PROVIDED DATA
*-*-*
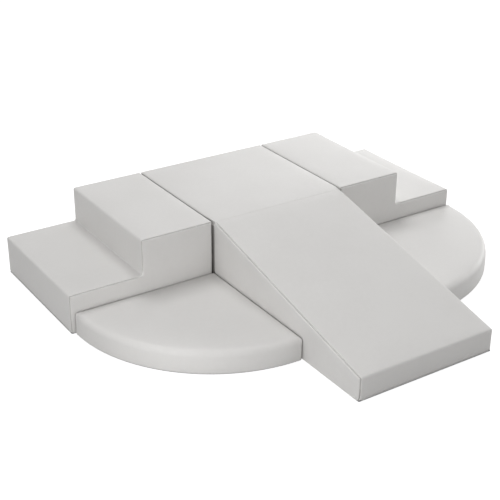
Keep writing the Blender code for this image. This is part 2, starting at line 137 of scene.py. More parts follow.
@dataclass
class Pattern:
    """A cover's shape: an outline in (u, v) run along w, from the start panel to the end panel.

    Edge i of the outline runs from corner i to corner i + 1. place turns (u, v, w) into a place in
    the frame, hollow lists the corners that fold the other way, and the last field tells which
    places outside the seams take the seams' dark tint as painted shade.
    """

    outline: list
    fold_radii: list
    start: Sewing
    end: Sewing
    place: object
    hollow: tuple = ()
    painted_shade: object = None

    def edge_lines(self, inset, shares):
        """Each edge as a point and a direction, moved inwards by its share of the inset."""
        lines = []
        for index, share in enumerate(shares):
            first = Vector(self.outline[index])
            run = (Vector(self.outline[(index + 1) % len(self.outline)]) - first).normalized()
            lines.append((first + Vector((-run.y, run.x)) * inset * share, run))
        return lines

    def folded_corner(self, index, inset, lines, shares):
        """Points round one corner, each with its share of the roll."""
        before, run_before = lines[index - 1]
        after, run_after = lines[index]
        share_before = shares[index - 1]
        share_after = shares[index]
        corner = geometry.intersect_line_line_2d(
            before - run_before * LONG_RUN,
            before + run_before * LONG_RUN,
            after - run_after * LONG_RUN,
            after + run_after * LONG_RUN,
        )
        if self.fold_radii[index] == 0:
            return [(corner, (share_before + share_after) / 2)]
        side = -1 if index in self.hollow else 1
        change = inset * (share_before + share_after) / 2
        radius = max(self.fold_radii[index] - side * change, SHARPEST_FOLD)
        angle = run_before.angle(run_after)
        start = corner - run_before * radius * math.tan(angle / 2)
        centre = start + Vector((-run_before.y, run_before.x)) * radius * side
        points = []
        for step in range(FOLD_STEPS + 1):
            part = step / FOLD_STEPS
            point = centre + Matrix.Rotation(side * angle * part, 2) @ (start - centre)
            points.append((point, share_before + (share_after - share_before) * part))
        return points

    def ring(self, sewing, depth, inset, inwards):
        """One ring of the cover: every edge moved inwards, its folds, and points along its runs."""
        count = len(self.outline)
        lines = self.edge_lines(inset, sewing.shares)
        corners = [self.folded_corner(index, inset, lines, sewing.shares) for index in range(count)]
        points = []
        for index, corner in enumerate(corners):
            following = (index + 1) % count
            points += corner
            length = (Vector(self.outline[following]) - Vector(self.outline[index])).length
            pieces = max(1, round(length / PANEL_STEP))
            for piece in range(1, pieces):
                point = corner[-1][0].lerp(corners[following][0][0], piece / pieces)
                points.append((point, sewing.shares[index]))
        return [(point.x, point.y, sewing.at + inwards * depth * share) for point, share in points]

    def rings(self):
        """All the rings from one end panel to the other, and which of them are seam grooves."""
        inwards = reversed(self.start.roll)
        start = [self.ring(self.start, depth, inset, 1) for depth, inset in inwards]
        end = [self.ring(self.end, depth, inset, -1) for depth, inset in self.end.roll]
        first = np.array(start[-1])
        last = np.array(end[0])
        pieces = max(1, round(abs(last[0][2] - first[0][2]) / PANEL_STEP))
        between = [first + (last - first) * piece / pieces for piece in range(1, pieces)]
        rings = start + [[tuple(point) for point in ring] for ring in between] + end
        grooves = []
        if self.start.has_groove:
            grooves.append(len(SEAM_ROLL) - 1 - GROOVE_AT)
        if self.end.has_groove:
            grooves.append(len(rings) - len(SEAM_ROLL) + GROOVE_AT)
        return rings, grooves


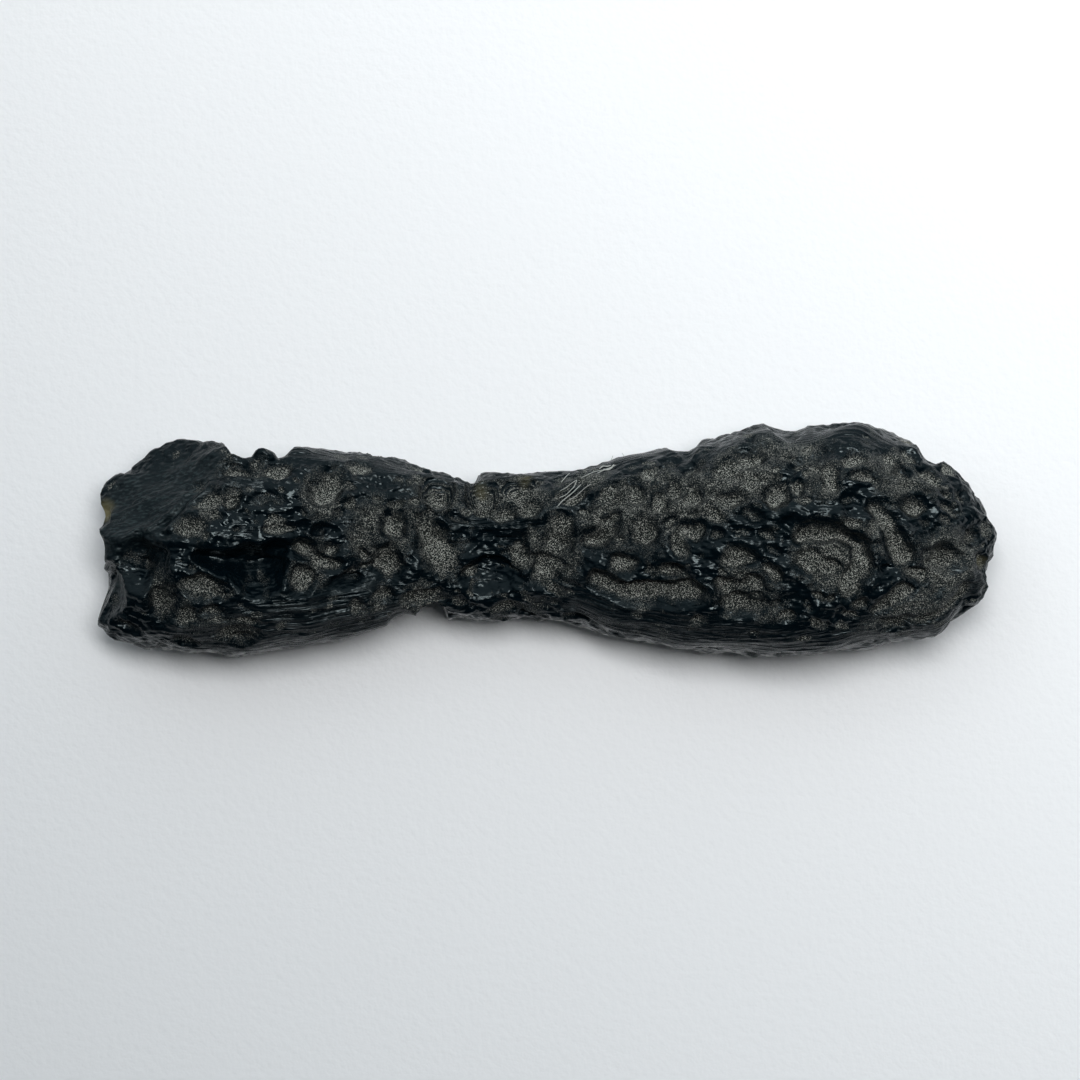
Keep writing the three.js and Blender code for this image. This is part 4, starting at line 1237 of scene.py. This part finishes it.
*-*-*
YOUR INSTRUCTIONS
Recopy the entries above exactly, with every line included.

ANSWER TO THE PROBLEM
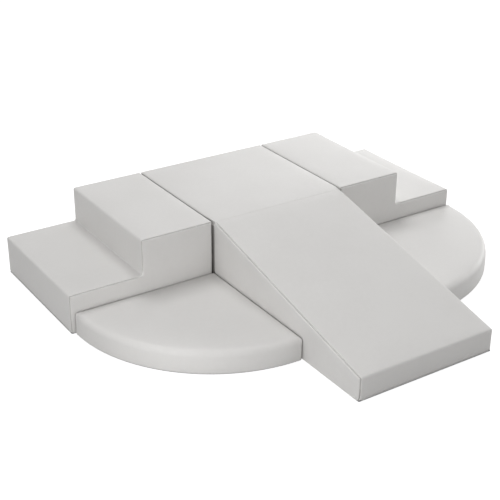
Keep writing the Blender code for this image. This is part 2, starting at line 137 of scene.py. More parts follow.
@dataclass
class Pattern:
    """A cover's shape: an outline in (u, v) run along w, from the start panel to the end panel.

    Edge i of the outline runs from corner i to corner i + 1. place turns (u, v, w) into a place in
    the frame, hollow lists the corners that fold the other way, and the last field tells which
    places outside the seams take the seams' dark tint as painted shade.
    """

    outline: list
    fold_radii: list
    start: Sewing
    end: Sewing
    place: object
    hollow: tuple = ()
    painted_shade: object = None

    def edge_lines(self, inset, shares):
        """Each edge as a point and a direction, moved inwards by its share of the inset."""
        lines = []
        for index, share in enumerate(shares):
            first = Vector(self.outline[index])
            run = (Vector(self.outline[(index + 1) % len(self.outline)]) - first).normalized()
            lines.append((first + Vector((-run.y, run.x)) * inset * share, run))
        return lines

    def folded_corner(self, index, inset, lines, shares):
        """Points round one corner, each with its share of the roll."""
        before, run_before = lines[index - 1]
        after, run_after = lines[index]
        share_before = shares[index - 1]
        share_after = shares[index]
        corner = geometry.intersect_line_line_2d(
            before - run_before * LONG_RUN,
            before + run_before * LONG_RUN,
            after - run_after * LONG_RUN,
            after + run_after * LONG_RUN,
        )
        if self.fold_radii[index] == 0:
            return [(corner, (share_before + share_after) / 2)]
        side = -1 if index in self.hollow else 1
        change = inset * (share_before + share_after) / 2
        radius = max(self.fold_radii[index] - side * change, SHARPEST_FOLD)
        angle = run_before.angle(run_after)
        start = corner - run_before * radius * math.tan(angle / 2)
        centre = start + Vector((-run_before.y, run_before.x)) * radius * side
        points = []
        for step in range(FOLD_STEPS + 1):
            part = step / FOLD_STEPS
            point = centre + Matrix.Rotation(side * angle * part, 2) @ (start - centre)
            points.append((point, share_before + (share_after - share_before) * part))
        return points

    def ring(self, sewing, depth, inset, inwards):
        """One ring of the cover: every edge moved inwards, its folds, and points along its runs."""
        count = len(self.outline)
        lines = self.edge_lines(inset, sewing.shares)
        corners = [self.folded_corner(index, inset, lines, sewing.shares) for index in range(count)]
        points = []
        for index, corner in enumerate(corners):
            following = (index + 1) % count
            points += corner
            length = (Vector(self.outline[following]) - Vector(self.outline[index])).length
            pieces = max(1, round(length / PANEL_STEP))
            for piece in range(1, pieces):
                point = corner[-1][0].lerp(corners[following][0][0], piece / pieces)
                points.append((point, sewing.shares[index]))
        return [(point.x, point.y, sewing.at + inwards * depth * share) for point, share in points]

    def rings(self):
        """All the rings from one end panel to the other, and which of them are seam grooves."""
        inwards = reversed(self.start.roll)
        start = [self.ring(self.start, depth, inset, 1) for depth, inset in inwards]
        end = [self.ring(self.end, depth, inset, -1) for depth, inset in self.end.roll]
        first = np.array(start[-1])
        last = np.array(end[0])
        pieces = max(1, round(abs(last[0][2] - first[0][2]) / PANEL_STEP))
        between = [first + (last - first) * piece / pieces for piece in range(1, pieces)]
        rings = start + [[tuple(point) for point in ring] for ring in between] + end
        grooves = []
        if self.start.has_groove:
            grooves.append(len(SEAM_ROLL) - 1 - GROOVE_AT)
        if self.end.has_groove:
            grooves.append(len(rings) - len(SEAM_ROLL) + GROOVE_AT)
        return rings, grooves


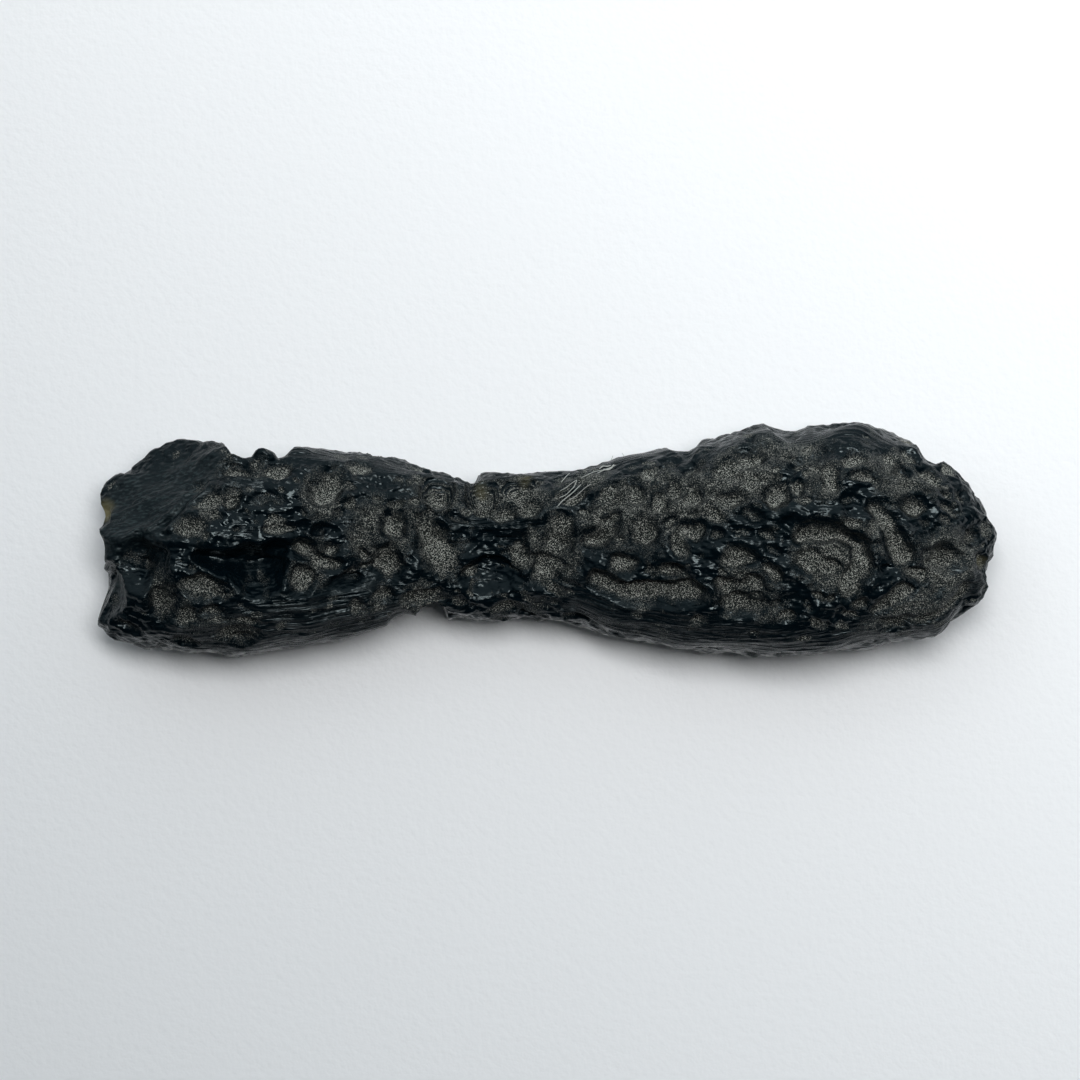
Keep writing the three.js and Blender code for this image. This is part 4, starting at line 1237 of scene.py. This part finishes it.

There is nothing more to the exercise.